Football Without Fans – Polska No.1 CSC

Polska No.1 CSC – Lisbon Lion John Clark’s helping hand…

Founded in 2002 by a group of Celtic fans from Poland. One of them had met John Clark one day, and he thanked John for everything he had done for Celtic. John replied to him that, as Celtic fans from Poland, they can also do something for Celtic, so why don’t they start a CSC?

After such a recommendation, they knew what they had to do. At the beginning, they were thinking about calling their club John Clark Poland CSC, but because there was already a CSC with his name as a patron, they chose Polska No.1 CSC.

In 2022, they celebrated their 20th anniversary. A lot of people call them Polish Bhoys. Due to the size of Poland, they do not have one specific place where they are based as they have members all over Poland.

In 2004, when Poland became part of the EU and their citizens did not require a visa to live and work in the UK, a few of them moved to Scotland and it was then easy for them to attend Celtic games every week. They have a few season tickets in the 442 area, where they also put their banners.

One of their memorable European trips they like to go back to was the Teplice game in 2004. They travelled by bus from Poland to Prague and then took the train to Teplice. They met a Celtic fan from Scotland, and he told them that Celtic would be training at the Teplice stadium the night before the game.

They went to training, but security refused to let them in because Celtic told them they wanted to train behind closed doors. They were standing there when the Celtic team bus arrived, and someone spotted them and came to speak to them, and it was, yes, John Clark.

They told him who they were, and then he told security that they were part of the team. Greg Karwowski and his friend grabbed training gear off the bus and, together with Shaun Maloney, took it inside the stadium.

John told them to sit on the bench so they could watch the training closely. Martin O’Neill walked in, looked at them, and asked John who they were. John explained everything to him, and then Martin called Bobo Balde and Henrik over so they could take photos with them.

Their aim is to help Celtic fans from Poland discover the fantastic history of the club, show them what Celtic is all about, and encourage them to attend games. The history of Celtic is very important to them, and they are trying to take part in as many charity events as possible. They have also organised a few themselves.
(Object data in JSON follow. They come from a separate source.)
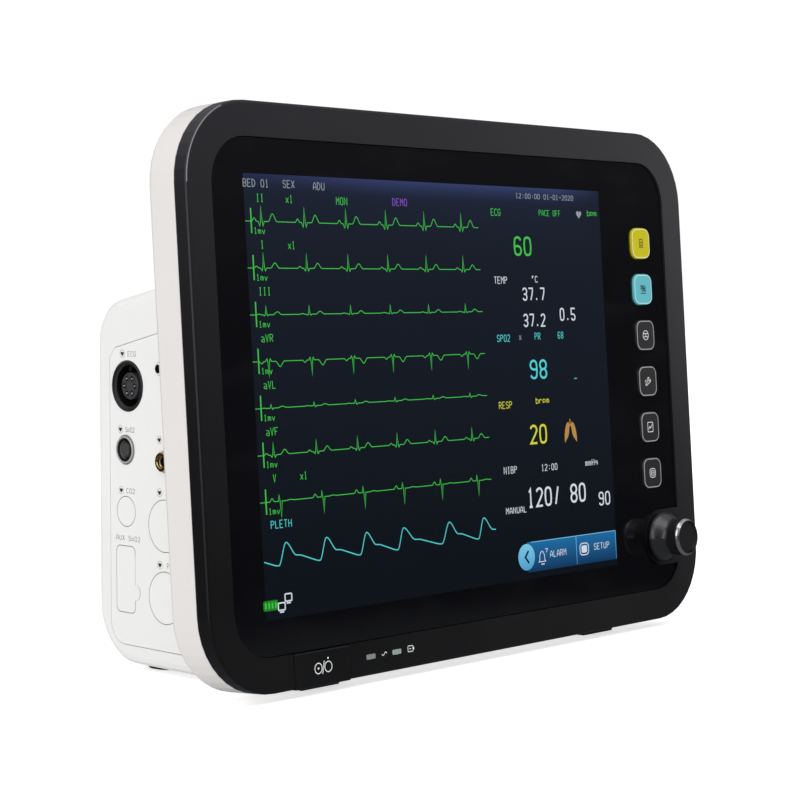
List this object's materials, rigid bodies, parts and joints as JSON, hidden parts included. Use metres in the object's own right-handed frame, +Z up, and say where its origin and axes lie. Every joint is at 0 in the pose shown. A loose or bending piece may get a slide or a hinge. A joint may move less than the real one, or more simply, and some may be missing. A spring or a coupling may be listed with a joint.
{
  "type": "patient monitor",
  "caption": "Bedside patient monitor with a leaning screen front, side keys, a push-and-turn knob, patient sockets in the left wall, a folding handle and a battery door.",
  "frame": {"origin": "centre of the bounding box in plan, on the surface that the feet stand on", "axes": "+X along the front to the viewer's right, +Y from the front to the back, +Z up"},
  "size_m": [0.348, 0.1403, 0.2482],
  "materials": {
    "white_plastic": "fine satin texture",
    "black_plastic": "satin",
    "black_acrylic": "glossy sheet, printed black round the screen",
    "yellow_key": "satin",
    "cyan_key": "satin",
    "black_key": "satin",
    "dark_plastic": "matte",
    "grey_plastic": "satin",
    "rubber": "matte",
    "polished_trim": "polished",
    "steel": "plain",
    "brass": "plated",
    "circuit_board": "solder mask",
    "battery_wrap": "shrink film",
    "light_window": "clear moulding"
  },
  "bodies": {
    "monitor": {"front_bezel": "black_plastic", "front_panel": "black_acrylic", "lcd_module": "steel", "chassis_plate": "steel", "key_board": "circuit_board", "power_board": "circuit_board", "mains_light_pipe": "light_window", "battery_light_pipe": "light_window", "rotary_encoder": "dark_plastic", "mid_housing": "white_plastic", "rear_cover": "white_plastic", "side_panel": "white_plastic", "ecg_socket": "dark_plastic", "spo2_socket": "grey_plastic", "temp_jack_1": "grey_plastic", "temp_jack_2": "grey_plastic", "nibp_connector": "brass", "co2_blank": "white_plastic", "aux_blank": "white_plastic", "pressure_blank_1": "white_plastic", "pressure_blank_2": "white_plastic", "main_board": "circuit_board", "parameter_board": "circuit_board", "power_supply": "circuit_board", "nibp_pump": "steel", "nibp_valve": "dark_plastic", "speaker": "dark_plastic", "battery_tray": "dark_plastic", "battery_pack": "battery_wrap", "ac_inlet": "dark_plastic", "fuse_holder": "dark_plastic", "earth_terminal": "brass", "network_port": "dark_plastic", "service_port": "dark_plastic", "rear_screw_1": "steel", "rear_screw_2": "steel", "rear_screw_3": "steel", "rear_screw_4": "steel", "front_foot_left": "rubber", "front_foot_right": "rubber", "rear_foot_left": "rubber", "rear_foot_right": "rubber", "mount_plate": "steel", "handle_pin_left": "steel", "handle_pin_right": "steel"},
    "key_alarm_silence": {"key_alarm_silence": "yellow_key"},
    "key_freeze": {"key_freeze": "cyan_key"},
    "key_record": {"key_record": "black_key"},
    "key_pressure_start": {"key_pressure_start": "black_key"},
    "key_review": {"key_review": "black_key"},
    "key_main_screen": {"key_main_screen": "black_key"},
    "power_button": {"power_button": "black_plastic"},
    "knob_contact": {"encoder_plunger": "brass"},
    "knob": {"selector_knob": "black_plastic", "knob_trim_ring": "polished_trim", "encoder_shaft": "steel"},
    "carrying_handle": {"carrying_handle": "grey_plastic"},
    "battery_door": {"battery_door": "white_plastic"}
  },
  "joints": [
    {"name": "key_alarm_silence_press", "type": "slide", "parent": "monitor", "child": "key_alarm_silence", "axis": [0, 0.9976, -0.0698], "range_m": [0, 0.0008], "stiffness_N_per_m": 1500},
    {"name": "key_freeze_press", "type": "slide", "parent": "monitor", "child": "key_freeze", "axis": [0, 0.9976, -0.0698], "range_m": [0, 0.0008], "stiffness_N_per_m": 1500},
    {"name": "key_record_press", "type": "slide", "parent": "monitor", "child": "key_record", "axis": [0, 0.9976, -0.0698], "range_m": [0, 0.0008], "stiffness_N_per_m": 1500},
    {"name": "key_pressure_start_press", "type": "slide", "parent": "monitor", "child": "key_pressure_start", "axis": [0, 0.9976, -0.0698], "range_m": [0, 0.0008], "stiffness_N_per_m": 1500},
    {"name": "key_review_press", "type": "slide", "parent": "monitor", "child": "key_review", "axis": [0, 0.9976, -0.0698], "range_m": [0, 0.0008], "stiffness_N_per_m": 1500},
    {"name": "key_main_screen_press", "type": "slide", "parent": "monitor", "child": "key_main_screen", "axis": [0, 0.9976, -0.0698], "range_m": [0, 0.0008], "stiffness_N_per_m": 1500},
    {"name": "power_press", "type": "slide", "parent": "monitor", "child": "power_button", "axis": [0, 0.9976, -0.0698], "range_m": [0, 0.001], "stiffness_N_per_m": 1500},
    {"name": "knob_push", "type": "slide", "parent": "monitor", "child": "knob_contact", "axis": [0, 0.9976, -0.0698], "range_m": [0, 0.0005], "stiffness_N_per_m": 4000},
    {"name": "knob_turn", "type": "hinge", "parent": "knob_contact", "child": "knob", "pos_m": [0.143, -0.05354, 0.0447], "axis": [0, -0.9976, 0.0698], "continuous": true},
    {"name": "handle_fold", "type": "hinge", "parent": "monitor", "child": "carrying_handle", "pos_m": [0, -0.00385, 0.18842], "axis": [1, 0, 0], "range_deg": [0, 72]},
    {"name": "battery_door_swing", "type": "hinge", "parent": "monitor", "child": "battery_door", "pos_m": [0.128, 0.03215, 0.0141], "axis": [-0.0872, 0.9962, 0], "range_deg": [0, 100]}
  ]
}
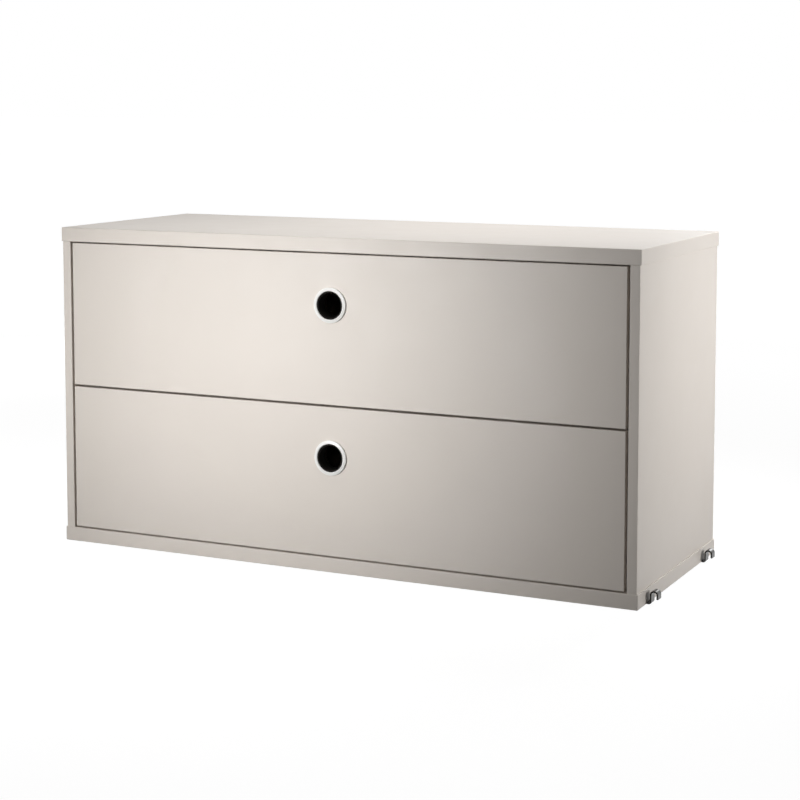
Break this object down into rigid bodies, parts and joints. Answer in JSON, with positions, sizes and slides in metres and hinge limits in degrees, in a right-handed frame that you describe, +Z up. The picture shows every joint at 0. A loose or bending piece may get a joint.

From Paisley to Papua New Guinea, The Gorbals to The Bronx, Celtic Supporters Clubs are renowned the world over. The only difference between the brake club pioneers of the late 1880s and the present-day CSCs is the mode of transport. The passion, dedication, hopes and dreams of the fans has never changed. The pride of belonging to a cause they believe in has made them the lifeblood of Celtic FC.

Delve into what our forefathers got up to, from the horse and carts, motorised charabancs, war years, the highs of Lisbon to the histories of over 400 CSCs. Every supporters club has a story to tell. This book brings them to life with some remarkable tales of heroism, prejudice, inventiveness, charity, mayhem and humour.

This book is by the fans, about the fans, for the fans and is out now.

All three Celtic Books published in 2023…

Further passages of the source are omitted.